[3D code data]

******

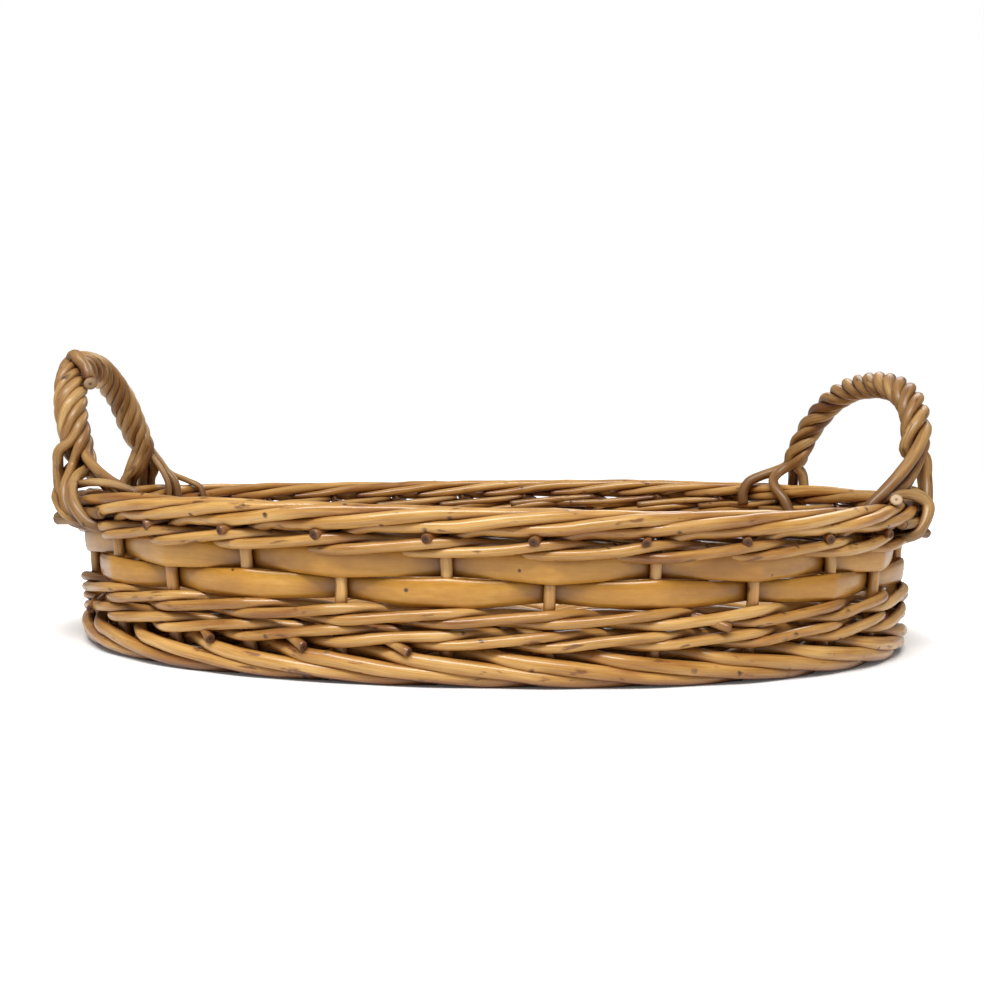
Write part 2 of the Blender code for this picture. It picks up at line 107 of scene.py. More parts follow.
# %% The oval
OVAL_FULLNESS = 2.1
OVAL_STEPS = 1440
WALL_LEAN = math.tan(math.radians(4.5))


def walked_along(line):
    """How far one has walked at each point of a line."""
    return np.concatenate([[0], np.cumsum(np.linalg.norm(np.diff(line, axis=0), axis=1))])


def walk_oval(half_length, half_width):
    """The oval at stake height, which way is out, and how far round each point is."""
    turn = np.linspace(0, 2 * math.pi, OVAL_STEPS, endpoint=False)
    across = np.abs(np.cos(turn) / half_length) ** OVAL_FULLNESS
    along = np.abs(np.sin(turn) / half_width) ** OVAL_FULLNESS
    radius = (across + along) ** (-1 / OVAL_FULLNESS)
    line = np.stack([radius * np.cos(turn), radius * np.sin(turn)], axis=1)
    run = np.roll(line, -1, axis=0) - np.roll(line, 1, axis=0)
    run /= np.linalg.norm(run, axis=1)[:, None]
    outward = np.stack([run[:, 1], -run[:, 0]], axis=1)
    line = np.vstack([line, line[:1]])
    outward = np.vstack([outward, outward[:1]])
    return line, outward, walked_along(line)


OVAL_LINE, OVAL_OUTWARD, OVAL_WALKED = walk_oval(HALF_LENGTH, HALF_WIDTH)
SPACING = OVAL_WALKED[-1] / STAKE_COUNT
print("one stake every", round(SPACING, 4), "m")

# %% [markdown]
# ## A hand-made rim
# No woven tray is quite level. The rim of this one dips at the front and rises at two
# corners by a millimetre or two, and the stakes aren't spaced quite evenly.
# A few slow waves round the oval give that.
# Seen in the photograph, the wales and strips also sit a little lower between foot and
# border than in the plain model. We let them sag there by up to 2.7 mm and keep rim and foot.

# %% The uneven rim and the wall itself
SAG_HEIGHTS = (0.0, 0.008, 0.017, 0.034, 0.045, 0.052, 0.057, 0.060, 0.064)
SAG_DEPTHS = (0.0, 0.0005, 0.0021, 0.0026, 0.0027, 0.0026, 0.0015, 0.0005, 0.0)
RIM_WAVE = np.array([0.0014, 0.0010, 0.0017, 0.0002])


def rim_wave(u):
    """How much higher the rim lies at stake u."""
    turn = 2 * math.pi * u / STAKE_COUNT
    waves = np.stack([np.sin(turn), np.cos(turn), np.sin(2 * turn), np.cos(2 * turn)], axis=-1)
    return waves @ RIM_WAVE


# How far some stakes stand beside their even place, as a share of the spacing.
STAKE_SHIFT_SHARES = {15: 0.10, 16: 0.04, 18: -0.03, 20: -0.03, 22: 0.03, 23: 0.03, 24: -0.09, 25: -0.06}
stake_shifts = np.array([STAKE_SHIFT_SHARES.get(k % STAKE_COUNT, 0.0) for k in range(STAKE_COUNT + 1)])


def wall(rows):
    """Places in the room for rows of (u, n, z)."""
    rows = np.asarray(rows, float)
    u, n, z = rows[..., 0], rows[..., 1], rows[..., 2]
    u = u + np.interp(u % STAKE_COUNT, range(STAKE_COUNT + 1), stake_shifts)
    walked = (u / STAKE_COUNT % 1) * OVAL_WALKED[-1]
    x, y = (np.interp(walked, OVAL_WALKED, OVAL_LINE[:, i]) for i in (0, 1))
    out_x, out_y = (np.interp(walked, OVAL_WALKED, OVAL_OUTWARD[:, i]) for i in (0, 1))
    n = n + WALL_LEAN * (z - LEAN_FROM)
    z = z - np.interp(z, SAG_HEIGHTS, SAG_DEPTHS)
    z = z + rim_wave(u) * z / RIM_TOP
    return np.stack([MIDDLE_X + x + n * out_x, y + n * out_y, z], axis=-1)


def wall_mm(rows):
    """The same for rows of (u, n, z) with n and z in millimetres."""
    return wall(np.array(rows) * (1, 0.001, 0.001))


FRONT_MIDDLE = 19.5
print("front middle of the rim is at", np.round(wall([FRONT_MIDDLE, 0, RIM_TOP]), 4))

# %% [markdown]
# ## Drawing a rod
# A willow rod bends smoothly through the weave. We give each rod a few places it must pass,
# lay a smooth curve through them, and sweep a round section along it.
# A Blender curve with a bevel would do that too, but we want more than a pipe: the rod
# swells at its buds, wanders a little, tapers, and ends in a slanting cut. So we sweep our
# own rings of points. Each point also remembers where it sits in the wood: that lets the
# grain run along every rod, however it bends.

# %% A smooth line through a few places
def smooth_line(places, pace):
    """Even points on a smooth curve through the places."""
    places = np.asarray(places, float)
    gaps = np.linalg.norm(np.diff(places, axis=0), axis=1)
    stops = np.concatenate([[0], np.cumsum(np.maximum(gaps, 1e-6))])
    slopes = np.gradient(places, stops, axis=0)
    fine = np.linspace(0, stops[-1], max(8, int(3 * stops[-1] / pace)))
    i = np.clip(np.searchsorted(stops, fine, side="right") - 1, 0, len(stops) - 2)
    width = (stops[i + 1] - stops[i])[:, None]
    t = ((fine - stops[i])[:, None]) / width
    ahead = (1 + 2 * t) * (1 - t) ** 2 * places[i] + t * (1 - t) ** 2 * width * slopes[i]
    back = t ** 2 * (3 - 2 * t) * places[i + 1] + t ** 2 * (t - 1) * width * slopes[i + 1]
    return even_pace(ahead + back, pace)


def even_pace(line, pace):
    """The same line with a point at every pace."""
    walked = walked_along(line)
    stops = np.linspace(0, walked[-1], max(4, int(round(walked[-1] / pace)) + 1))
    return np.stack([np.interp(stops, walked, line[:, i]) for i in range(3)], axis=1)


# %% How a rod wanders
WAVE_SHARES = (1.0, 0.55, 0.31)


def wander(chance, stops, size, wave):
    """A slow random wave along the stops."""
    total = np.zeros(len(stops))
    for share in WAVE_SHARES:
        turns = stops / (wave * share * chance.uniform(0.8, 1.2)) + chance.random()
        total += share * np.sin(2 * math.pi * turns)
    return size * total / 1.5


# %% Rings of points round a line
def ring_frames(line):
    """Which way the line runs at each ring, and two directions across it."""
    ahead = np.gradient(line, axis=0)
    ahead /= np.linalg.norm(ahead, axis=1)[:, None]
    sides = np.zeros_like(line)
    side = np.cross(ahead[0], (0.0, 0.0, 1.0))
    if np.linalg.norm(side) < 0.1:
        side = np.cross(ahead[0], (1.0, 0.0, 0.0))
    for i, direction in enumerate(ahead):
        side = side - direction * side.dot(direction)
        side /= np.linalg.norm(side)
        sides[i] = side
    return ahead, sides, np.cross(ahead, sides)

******

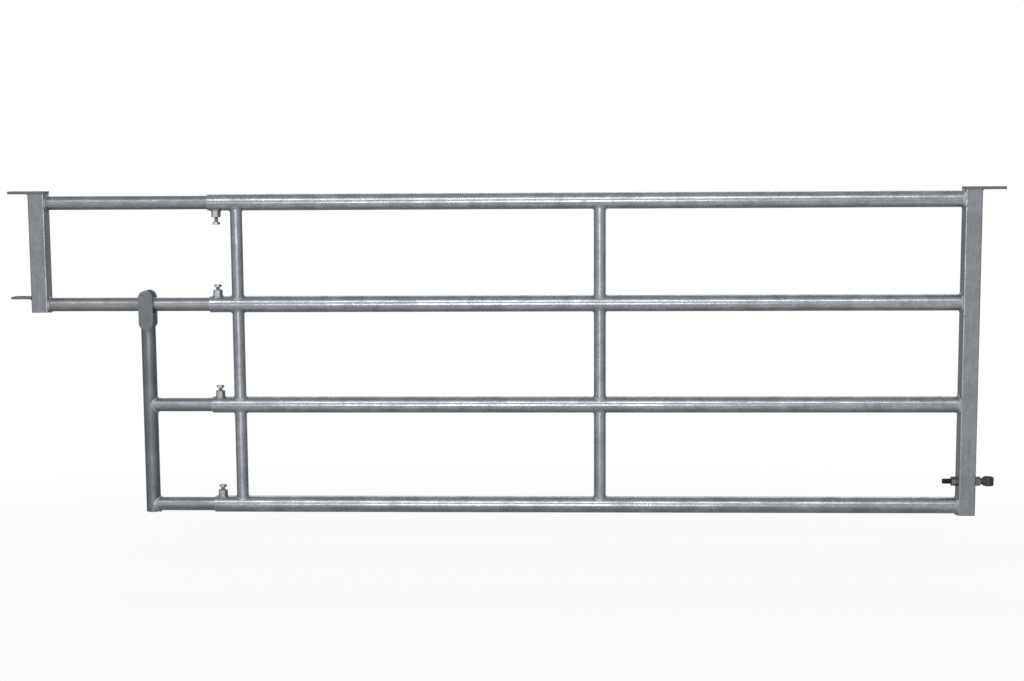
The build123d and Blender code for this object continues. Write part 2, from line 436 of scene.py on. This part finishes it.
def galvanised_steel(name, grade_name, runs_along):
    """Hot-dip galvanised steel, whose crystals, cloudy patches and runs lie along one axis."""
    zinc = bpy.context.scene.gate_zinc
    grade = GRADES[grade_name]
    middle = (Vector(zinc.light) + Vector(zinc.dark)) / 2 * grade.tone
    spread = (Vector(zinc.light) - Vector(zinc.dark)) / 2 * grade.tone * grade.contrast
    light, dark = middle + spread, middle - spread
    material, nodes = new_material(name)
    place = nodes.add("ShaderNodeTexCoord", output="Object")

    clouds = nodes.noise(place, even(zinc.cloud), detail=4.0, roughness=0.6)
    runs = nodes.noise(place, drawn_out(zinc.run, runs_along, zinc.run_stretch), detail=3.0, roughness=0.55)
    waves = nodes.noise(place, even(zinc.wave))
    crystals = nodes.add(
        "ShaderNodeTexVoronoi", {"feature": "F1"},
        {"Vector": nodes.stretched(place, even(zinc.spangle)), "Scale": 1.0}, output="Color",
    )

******

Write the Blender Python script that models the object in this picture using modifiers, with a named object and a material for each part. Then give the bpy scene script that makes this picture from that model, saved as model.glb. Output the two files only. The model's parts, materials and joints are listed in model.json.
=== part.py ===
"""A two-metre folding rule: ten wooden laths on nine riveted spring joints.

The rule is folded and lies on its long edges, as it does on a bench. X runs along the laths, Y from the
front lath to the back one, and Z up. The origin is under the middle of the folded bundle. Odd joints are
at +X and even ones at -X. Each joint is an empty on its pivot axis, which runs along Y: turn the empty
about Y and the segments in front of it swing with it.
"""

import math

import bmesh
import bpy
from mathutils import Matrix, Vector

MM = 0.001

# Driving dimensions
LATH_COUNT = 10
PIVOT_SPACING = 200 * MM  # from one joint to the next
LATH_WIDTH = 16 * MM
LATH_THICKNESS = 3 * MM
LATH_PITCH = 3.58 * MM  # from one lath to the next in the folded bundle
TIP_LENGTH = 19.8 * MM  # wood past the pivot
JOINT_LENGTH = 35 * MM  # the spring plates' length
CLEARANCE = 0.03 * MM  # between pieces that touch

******

**EXERCISE REQUIREMENTS**
Filter the data, keeping only the lines that contain "Write".

**RESPONSE TO THIS EXERCISE**
Write part 2 of the Blender code for this picture. It picks up at line 107 of scene.py. More parts follow.
The build123d and Blender code for this object continues. Write part 2, from line 436 of scene.py on. This part finishes it.
Write the Blender Python script that models the object in this picture using modifiers, with a named object and a material for each part. Then give the bpy scene script that makes this picture from that model, saved as model.glb. Output the two files only. The model's parts, materials and joints are listed in model.json.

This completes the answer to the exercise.